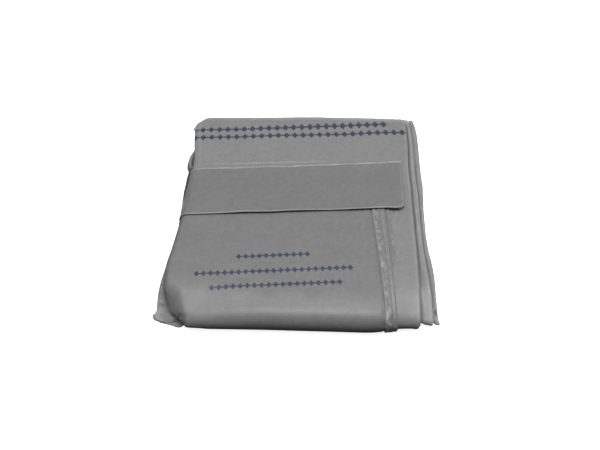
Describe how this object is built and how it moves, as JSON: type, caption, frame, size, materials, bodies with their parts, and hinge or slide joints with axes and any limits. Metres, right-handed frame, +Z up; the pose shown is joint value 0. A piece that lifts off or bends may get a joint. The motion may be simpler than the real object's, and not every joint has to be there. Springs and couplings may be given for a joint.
{
  "type": "appliance storage bag",
  "caption": "Cloth storage bag for a household appliance, folded into a flat packet, with a manual pocket and its flap on top.",
  "frame": {"origin": "middle of the packet's footprint, on the surface it rests on", "axes": "+X towards the side where the folds step out, +Y towards the open end, opposite the round front fold, +Z up through the layers"},
  "size_m": [0.2726, 0.323, 0.0296],
  "materials": {
    "bag_cloth": "coated woven polyester, light grey",
    "pocket_cloth": "coated woven polyester, light grey",
    "flap_cloth": "coated woven polyester, light grey, doubled"
  },
  "bodies": {
    "root": {"bag_body": "bag_cloth", "manual_pocket": "pocket_cloth", "pocket_flap": "flap_cloth"}
  },
  "joints": []
}
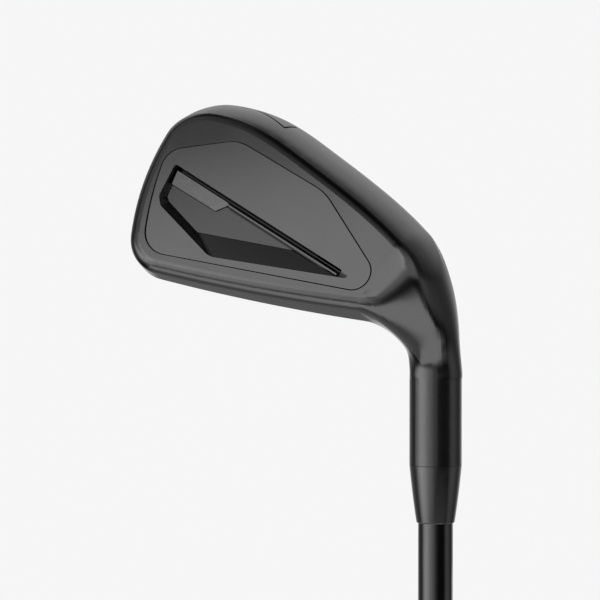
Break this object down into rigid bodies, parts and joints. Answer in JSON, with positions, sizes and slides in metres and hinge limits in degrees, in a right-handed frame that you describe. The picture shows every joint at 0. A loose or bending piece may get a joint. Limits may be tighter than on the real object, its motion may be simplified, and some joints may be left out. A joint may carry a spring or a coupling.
{
  "type": "iron golf club",
  "caption": "Right-handed hollow-head iron: black forged head with back plate, pocket, bar and badge, ferrule, stepped steel shaft, rubber grip.",
  "frame": {"origin": "centre of the grip's butt end, on the shaft axis", "axes": "+Z along the shaft from the butt to the head; +Y towards the target, so the head's back faces -Y; +X on the heel side, away from the toe"},
  "size_m": [0.0879, 0.0455, 0.9656],
  "materials": {
    "black_steel": "satin black",
    "face_steel": "satin black",
    "badge_metal": "brushed dark grey",
    "tungsten": "sintered",
    "polymer": "matte",
    "plug_plastic": "matte",
    "epoxy": "cured resin",
    "ferrule_plastic": "polished black",
    "shaft_steel": "satin black",
    "pin_metal": "plain",
    "tape": "matte",
    "grip_rubber": "matte textured"
  },
  "bodies": {
    "root": {"head_body": "black_steel", "face_plate": "face_steel", "back_plate": "black_steel", "back_bar": "black_steel", "bar_strip": "black_steel", "badge": "badge_metal", "toe_weight": "tungsten", "heel_weight": "tungsten", "polymer_core": "polymer", "hosel_plug": "plug_plastic", "hosel_epoxy": "epoxy", "ferrule": "ferrule_plastic", "shaft": "shaft_steel", "tip_weight": "pin_metal", "grip_tape": "tape", "grip": "grip_rubber", "grip_cap": "grip_rubber"}
  },
  "joints": []
}
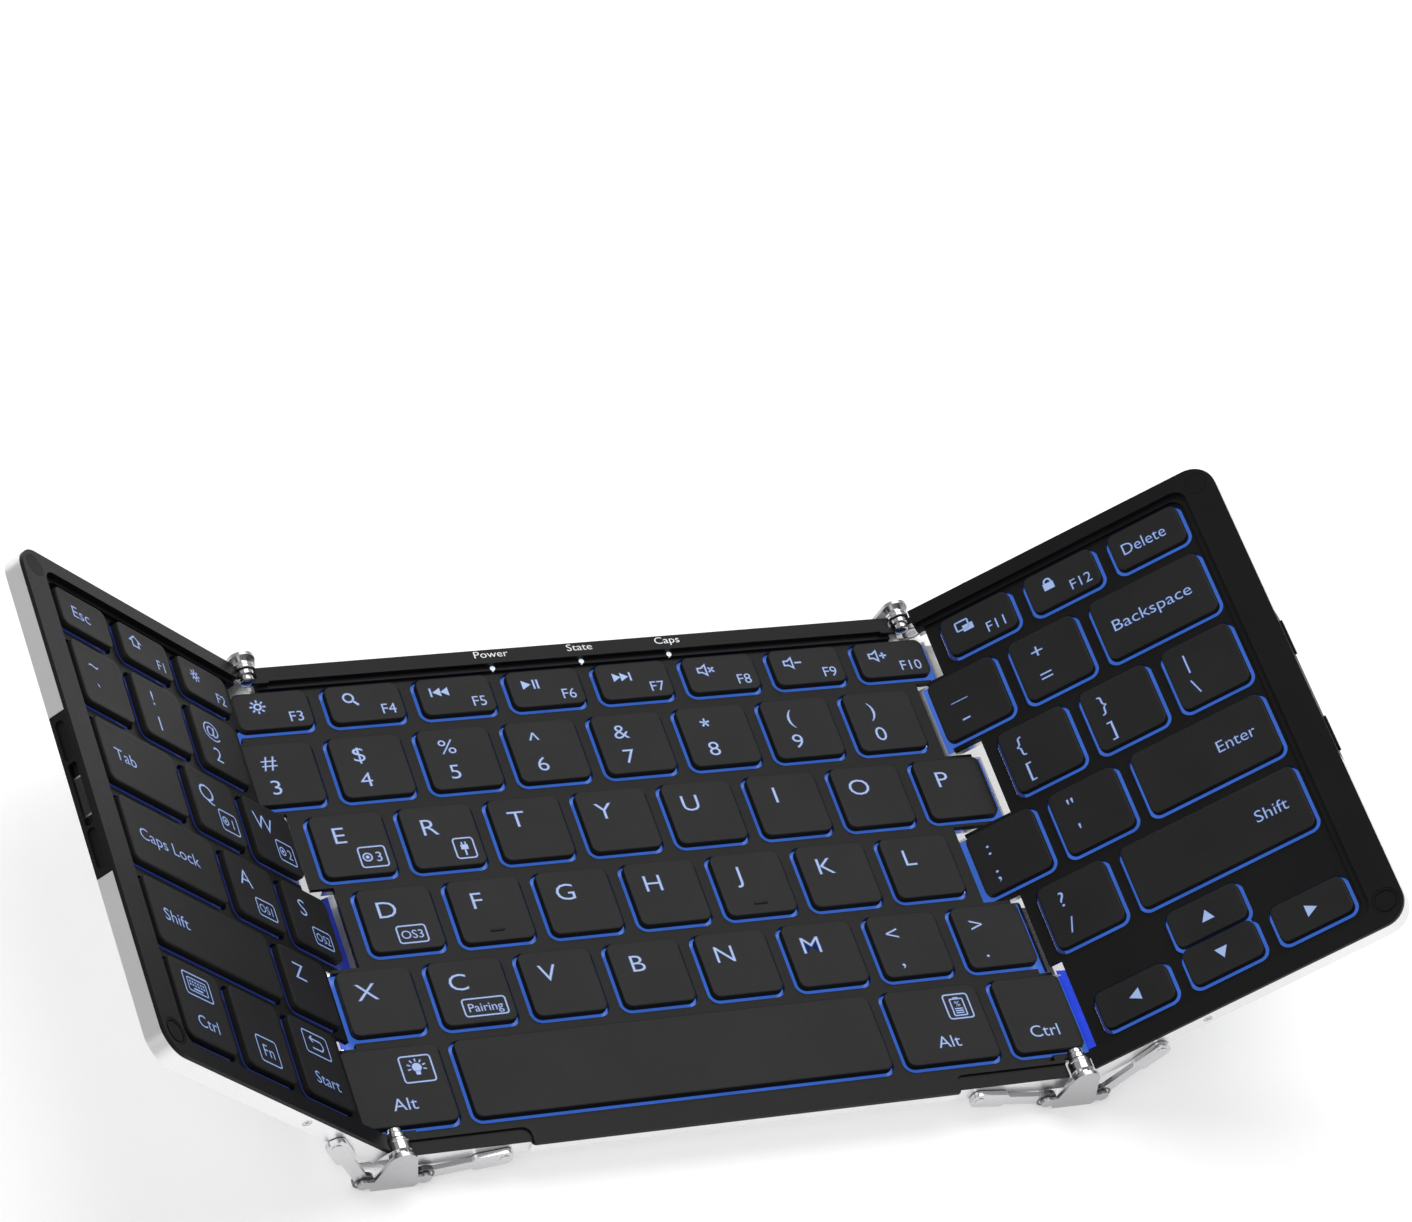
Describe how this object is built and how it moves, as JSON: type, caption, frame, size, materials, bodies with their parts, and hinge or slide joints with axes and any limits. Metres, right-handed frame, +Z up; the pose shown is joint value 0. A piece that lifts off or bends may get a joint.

· · · · · · ·

Set problem: Exactly reproduce every record.

Written reply:
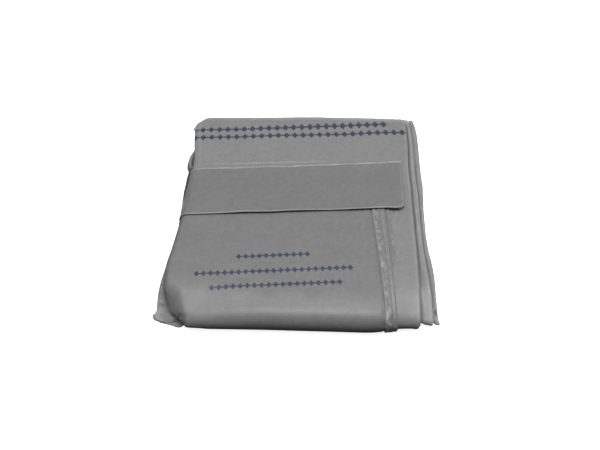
Describe how this object is built and how it moves, as JSON: type, caption, frame, size, materials, bodies with their parts, and hinge or slide joints with axes and any limits. Metres, right-handed frame, +Z up; the pose shown is joint value 0. A piece that lifts off or bends may get a joint. The motion may be simpler than the real object's, and not every joint has to be there. Springs and couplings may be given for a joint.
{
  "type": "appliance storage bag",
  "caption": "Cloth storage bag for a household appliance, folded into a flat packet, with a manual pocket and its flap on top.",
  "frame": {"origin": "middle of the packet's footprint, on the surface it rests on", "axes": "+X towards the side where the folds step out, +Y towards the open end, opposite the round front fold, +Z up through the layers"},
  "size_m": [0.2726, 0.323, 0.0296],
  "materials": {
    "bag_cloth": "coated woven polyester, light grey",
    "pocket_cloth": "coated woven polyester, light grey",
    "flap_cloth": "coated woven polyester, light grey, doubled"
  },
  "bodies": {
    "root": {"bag_body": "bag_cloth", "manual_pocket": "pocket_cloth", "pocket_flap": "flap_cloth"}
  },
  "joints": []
}
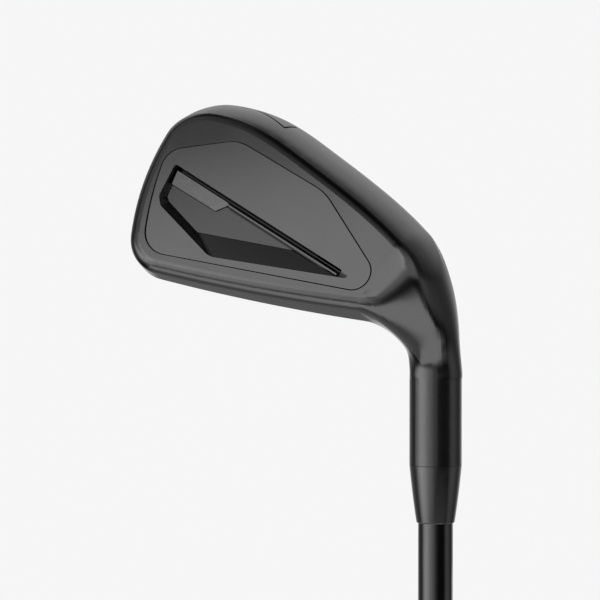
Break this object down into rigid bodies, parts and joints. Answer in JSON, with positions, sizes and slides in metres and hinge limits in degrees, in a right-handed frame that you describe. The picture shows every joint at 0. A loose or bending piece may get a joint. Limits may be tighter than on the real object, its motion may be simplified, and some joints may be left out. A joint may carry a spring or a coupling.
{
  "type": "iron golf club",
  "caption": "Right-handed hollow-head iron: black forged head with back plate, pocket, bar and badge, ferrule, stepped steel shaft, rubber grip.",
  "frame": {"origin": "centre of the grip's butt end, on the shaft axis", "axes": "+Z along the shaft from the butt to the head; +Y towards the target, so the head's back faces -Y; +X on the heel side, away from the toe"},
  "size_m": [0.0879, 0.0455, 0.9656],
  "materials": {
    "black_steel": "satin black",
    "face_steel": "satin black",
    "badge_metal": "brushed dark grey",
    "tungsten": "sintered",
    "polymer": "matte",
    "plug_plastic": "matte",
    "epoxy": "cured resin",
    "ferrule_plastic": "polished black",
    "shaft_steel": "satin black",
    "pin_metal": "plain",
    "tape": "matte",
    "grip_rubber": "matte textured"
  },
  "bodies": {
    "root": {"head_body": "black_steel", "face_plate": "face_steel", "back_plate": "black_steel", "back_bar": "black_steel", "bar_strip": "black_steel", "badge": "badge_metal", "toe_weight": "tungsten", "heel_weight": "tungsten", "polymer_core": "polymer", "hosel_plug": "plug_plastic", "hosel_epoxy": "epoxy", "ferrule": "ferrule_plastic", "shaft": "shaft_steel", "tip_weight": "pin_metal", "grip_tape": "tape", "grip": "grip_rubber", "grip_cap": "grip_rubber"}
  },
  "joints": []
}
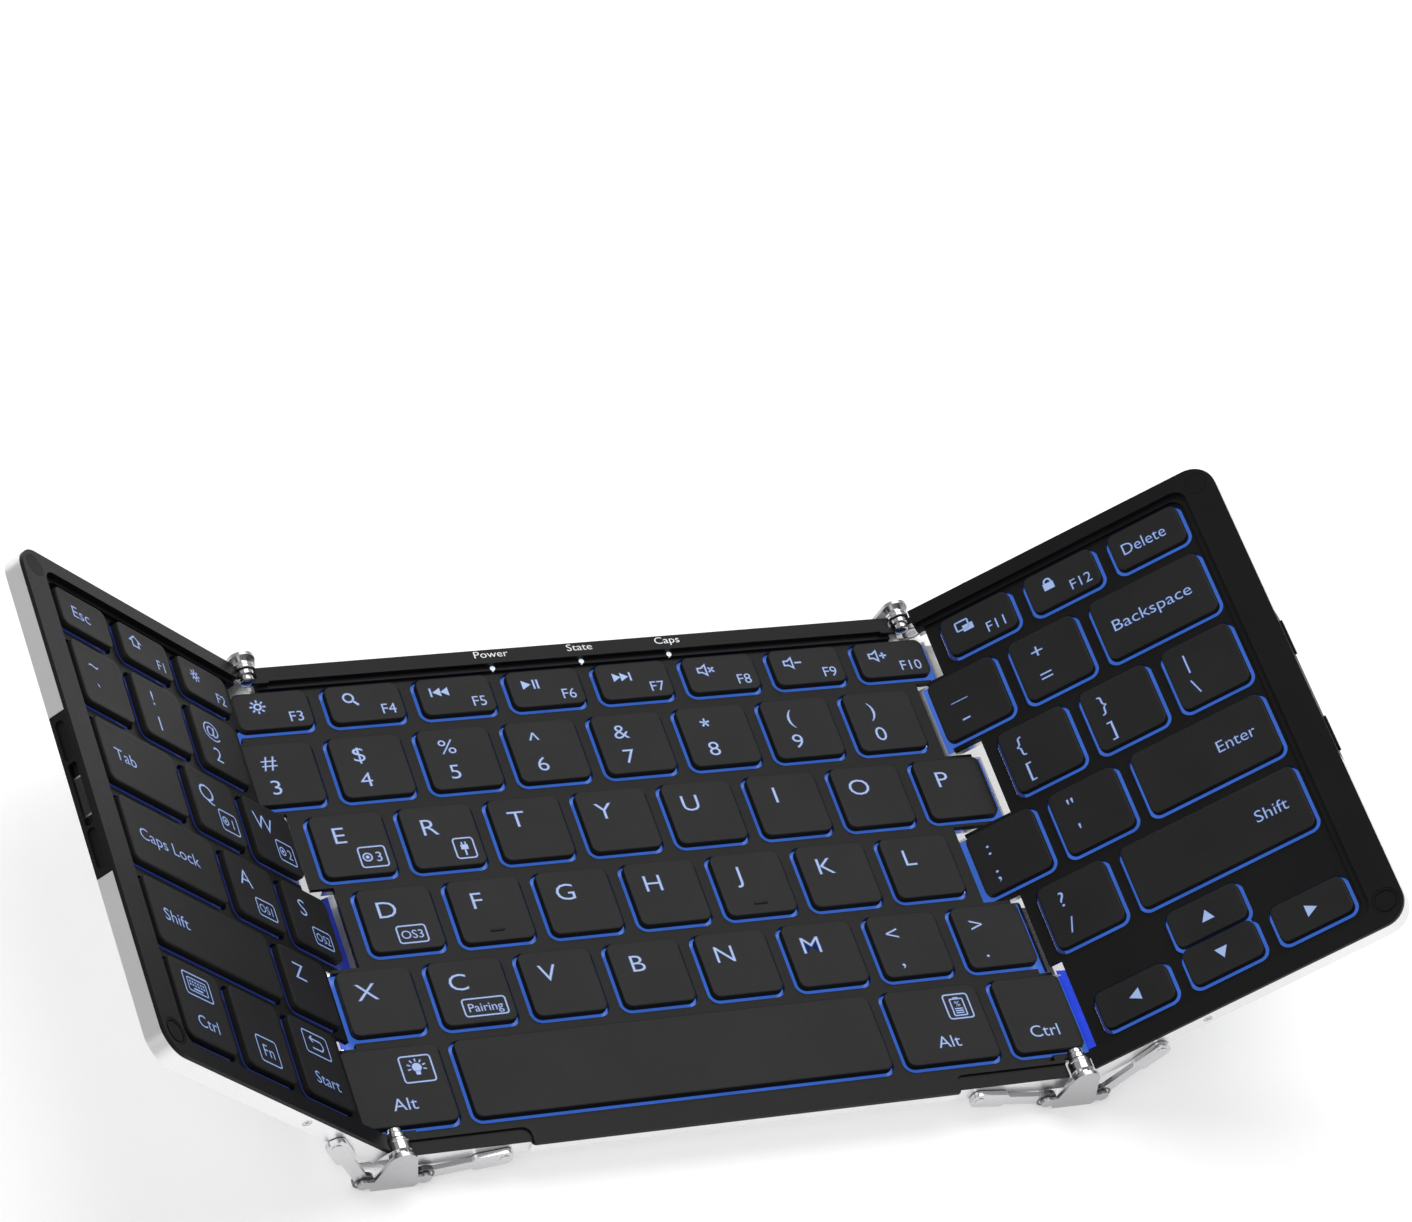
Describe how this object is built and how it moves, as JSON: type, caption, frame, size, materials, bodies with their parts, and hinge or slide joints with axes and any limits. Metres, right-handed frame, +Z up; the pose shown is joint value 0. A piece that lifts off or bends may get a joint.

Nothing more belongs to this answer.